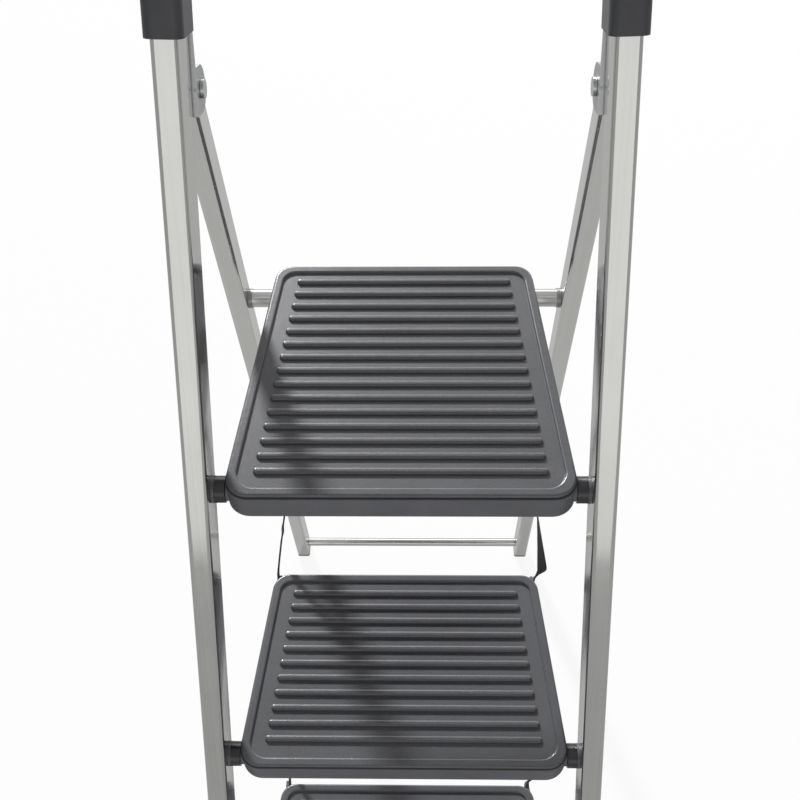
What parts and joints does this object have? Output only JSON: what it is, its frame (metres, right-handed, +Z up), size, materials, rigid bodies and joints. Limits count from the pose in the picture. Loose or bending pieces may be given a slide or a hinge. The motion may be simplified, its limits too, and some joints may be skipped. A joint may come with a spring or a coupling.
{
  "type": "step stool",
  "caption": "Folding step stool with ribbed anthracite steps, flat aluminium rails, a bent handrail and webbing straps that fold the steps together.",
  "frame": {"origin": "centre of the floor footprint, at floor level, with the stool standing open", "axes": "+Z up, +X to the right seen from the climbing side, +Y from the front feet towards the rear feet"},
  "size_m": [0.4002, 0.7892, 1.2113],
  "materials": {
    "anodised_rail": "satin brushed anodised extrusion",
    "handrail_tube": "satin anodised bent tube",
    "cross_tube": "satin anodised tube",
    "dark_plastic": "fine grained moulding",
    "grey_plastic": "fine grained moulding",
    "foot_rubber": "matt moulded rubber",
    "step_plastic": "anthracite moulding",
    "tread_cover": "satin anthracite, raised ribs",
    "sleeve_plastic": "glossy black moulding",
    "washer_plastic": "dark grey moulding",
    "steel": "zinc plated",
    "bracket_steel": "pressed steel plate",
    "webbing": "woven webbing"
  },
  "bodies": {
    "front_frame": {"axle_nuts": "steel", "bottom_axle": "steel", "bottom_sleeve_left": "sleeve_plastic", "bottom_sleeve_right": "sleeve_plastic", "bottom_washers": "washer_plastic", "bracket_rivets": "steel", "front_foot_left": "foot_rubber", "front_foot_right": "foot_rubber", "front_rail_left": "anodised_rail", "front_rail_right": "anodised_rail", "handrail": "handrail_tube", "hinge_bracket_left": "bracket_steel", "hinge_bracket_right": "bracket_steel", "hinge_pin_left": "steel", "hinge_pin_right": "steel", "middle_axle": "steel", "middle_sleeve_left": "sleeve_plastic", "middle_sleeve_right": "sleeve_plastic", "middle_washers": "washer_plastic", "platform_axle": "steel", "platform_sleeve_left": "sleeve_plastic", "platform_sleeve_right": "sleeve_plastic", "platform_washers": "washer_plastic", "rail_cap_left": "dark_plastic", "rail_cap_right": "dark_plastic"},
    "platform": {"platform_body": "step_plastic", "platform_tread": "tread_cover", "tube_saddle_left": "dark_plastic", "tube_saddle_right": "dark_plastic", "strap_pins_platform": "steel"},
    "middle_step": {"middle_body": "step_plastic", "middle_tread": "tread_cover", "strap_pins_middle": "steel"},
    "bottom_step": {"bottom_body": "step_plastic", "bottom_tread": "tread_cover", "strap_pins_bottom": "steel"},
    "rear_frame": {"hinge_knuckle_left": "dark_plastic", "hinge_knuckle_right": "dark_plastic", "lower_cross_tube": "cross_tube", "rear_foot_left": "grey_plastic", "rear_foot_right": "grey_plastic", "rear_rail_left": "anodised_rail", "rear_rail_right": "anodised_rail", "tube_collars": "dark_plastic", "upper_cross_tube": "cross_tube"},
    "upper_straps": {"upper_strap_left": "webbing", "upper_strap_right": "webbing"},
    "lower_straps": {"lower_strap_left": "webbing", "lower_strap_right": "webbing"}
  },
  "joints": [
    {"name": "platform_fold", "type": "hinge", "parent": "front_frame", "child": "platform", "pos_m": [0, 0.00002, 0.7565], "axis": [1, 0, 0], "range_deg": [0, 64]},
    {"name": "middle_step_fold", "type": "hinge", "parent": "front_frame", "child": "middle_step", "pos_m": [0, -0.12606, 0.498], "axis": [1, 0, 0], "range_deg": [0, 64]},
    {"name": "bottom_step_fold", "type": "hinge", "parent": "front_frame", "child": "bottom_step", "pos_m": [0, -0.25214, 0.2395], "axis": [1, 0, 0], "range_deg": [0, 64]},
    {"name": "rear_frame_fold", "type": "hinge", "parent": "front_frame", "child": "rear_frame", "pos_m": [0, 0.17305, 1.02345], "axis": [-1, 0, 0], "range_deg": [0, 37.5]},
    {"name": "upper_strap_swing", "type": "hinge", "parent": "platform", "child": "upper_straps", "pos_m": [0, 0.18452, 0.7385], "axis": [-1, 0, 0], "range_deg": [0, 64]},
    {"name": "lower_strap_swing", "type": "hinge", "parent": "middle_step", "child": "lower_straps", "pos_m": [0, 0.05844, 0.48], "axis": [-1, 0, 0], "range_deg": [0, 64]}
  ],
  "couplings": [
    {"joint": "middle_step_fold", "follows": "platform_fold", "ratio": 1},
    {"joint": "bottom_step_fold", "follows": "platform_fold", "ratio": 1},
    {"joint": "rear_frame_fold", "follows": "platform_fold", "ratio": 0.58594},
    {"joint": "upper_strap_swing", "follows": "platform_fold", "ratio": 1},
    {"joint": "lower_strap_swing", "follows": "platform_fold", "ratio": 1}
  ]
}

++++++++

■ Exercise task
Take the material above and return all of it exactly.

■ Full solution
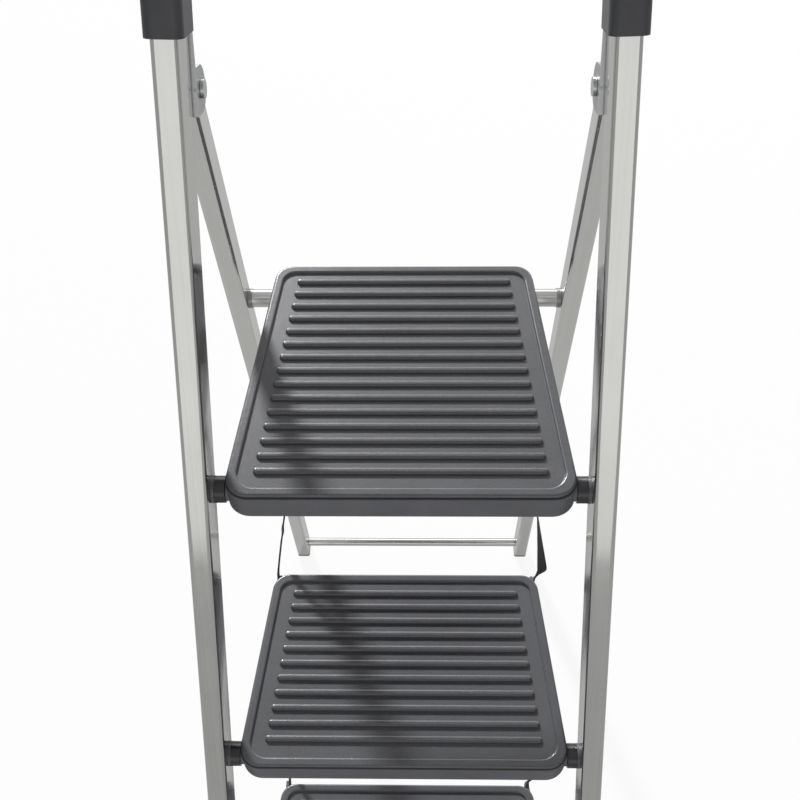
What parts and joints does this object have? Output only JSON: what it is, its frame (metres, right-handed, +Z up), size, materials, rigid bodies and joints. Limits count from the pose in the picture. Loose or bending pieces may be given a slide or a hinge. The motion may be simplified, its limits too, and some joints may be skipped. A joint may come with a spring or a coupling.
{
  "type": "step stool",
  "caption": "Folding step stool with ribbed anthracite steps, flat aluminium rails, a bent handrail and webbing straps that fold the steps together.",
  "frame": {"origin": "centre of the floor footprint, at floor level, with the stool standing open", "axes": "+Z up, +X to the right seen from the climbing side, +Y from the front feet towards the rear feet"},
  "size_m": [0.4002, 0.7892, 1.2113],
  "materials": {
    "anodised_rail": "satin brushed anodised extrusion",
    "handrail_tube": "satin anodised bent tube",
    "cross_tube": "satin anodised tube",
    "dark_plastic": "fine grained moulding",
    "grey_plastic": "fine grained moulding",
    "foot_rubber": "matt moulded rubber",
    "step_plastic": "anthracite moulding",
    "tread_cover": "satin anthracite, raised ribs",
    "sleeve_plastic": "glossy black moulding",
    "washer_plastic": "dark grey moulding",
    "steel": "zinc plated",
    "bracket_steel": "pressed steel plate",
    "webbing": "woven webbing"
  },
  "bodies": {
    "front_frame": {"axle_nuts": "steel", "bottom_axle": "steel", "bottom_sleeve_left": "sleeve_plastic", "bottom_sleeve_right": "sleeve_plastic", "bottom_washers": "washer_plastic", "bracket_rivets": "steel", "front_foot_left": "foot_rubber", "front_foot_right": "foot_rubber", "front_rail_left": "anodised_rail", "front_rail_right": "anodised_rail", "handrail": "handrail_tube", "hinge_bracket_left": "bracket_steel", "hinge_bracket_right": "bracket_steel", "hinge_pin_left": "steel", "hinge_pin_right": "steel", "middle_axle": "steel", "middle_sleeve_left": "sleeve_plastic", "middle_sleeve_right": "sleeve_plastic", "middle_washers": "washer_plastic", "platform_axle": "steel", "platform_sleeve_left": "sleeve_plastic", "platform_sleeve_right": "sleeve_plastic", "platform_washers": "washer_plastic", "rail_cap_left": "dark_plastic", "rail_cap_right": "dark_plastic"},
    "platform": {"platform_body": "step_plastic", "platform_tread": "tread_cover", "tube_saddle_left": "dark_plastic", "tube_saddle_right": "dark_plastic", "strap_pins_platform": "steel"},
    "middle_step": {"middle_body": "step_plastic", "middle_tread": "tread_cover", "strap_pins_middle": "steel"},
    "bottom_step": {"bottom_body": "step_plastic", "bottom_tread": "tread_cover", "strap_pins_bottom": "steel"},
    "rear_frame": {"hinge_knuckle_left": "dark_plastic", "hinge_knuckle_right": "dark_plastic", "lower_cross_tube": "cross_tube", "rear_foot_left": "grey_plastic", "rear_foot_right": "grey_plastic", "rear_rail_left": "anodised_rail", "rear_rail_right": "anodised_rail", "tube_collars": "dark_plastic", "upper_cross_tube": "cross_tube"},
    "upper_straps": {"upper_strap_left": "webbing", "upper_strap_right": "webbing"},
    "lower_straps": {"lower_strap_left": "webbing", "lower_strap_right": "webbing"}
  },
  "joints": [
    {"name": "platform_fold", "type": "hinge", "parent": "front_frame", "child": "platform", "pos_m": [0, 0.00002, 0.7565], "axis": [1, 0, 0], "range_deg": [0, 64]},
    {"name": "middle_step_fold", "type": "hinge", "parent": "front_frame", "child": "middle_step", "pos_m": [0, -0.12606, 0.498], "axis": [1, 0, 0], "range_deg": [0, 64]},
    {"name": "bottom_step_fold", "type": "hinge", "parent": "front_frame", "child": "bottom_step", "pos_m": [0, -0.25214, 0.2395], "axis": [1, 0, 0], "range_deg": [0, 64]},
    {"name": "rear_frame_fold", "type": "hinge", "parent": "front_frame", "child": "rear_frame", "pos_m": [0, 0.17305, 1.02345], "axis": [-1, 0, 0], "range_deg": [0, 37.5]},
    {"name": "upper_strap_swing", "type": "hinge", "parent": "platform", "child": "upper_straps", "pos_m": [0, 0.18452, 0.7385], "axis": [-1, 0, 0], "range_deg": [0, 64]},
    {"name": "lower_strap_swing", "type": "hinge", "parent": "middle_step", "child": "lower_straps", "pos_m": [0, 0.05844, 0.48], "axis": [-1, 0, 0], "range_deg": [0, 64]}
  ],
  "couplings": [
    {"joint": "middle_step_fold", "follows": "platform_fold", "ratio": 1},
    {"joint": "bottom_step_fold", "follows": "platform_fold", "ratio": 1},
    {"joint": "rear_frame_fold", "follows": "platform_fold", "ratio": 0.58594},
    {"joint": "upper_strap_swing", "follows": "platform_fold", "ratio": 1},
    {"joint": "lower_strap_swing", "follows": "platform_fold", "ratio": 1}
  ]
}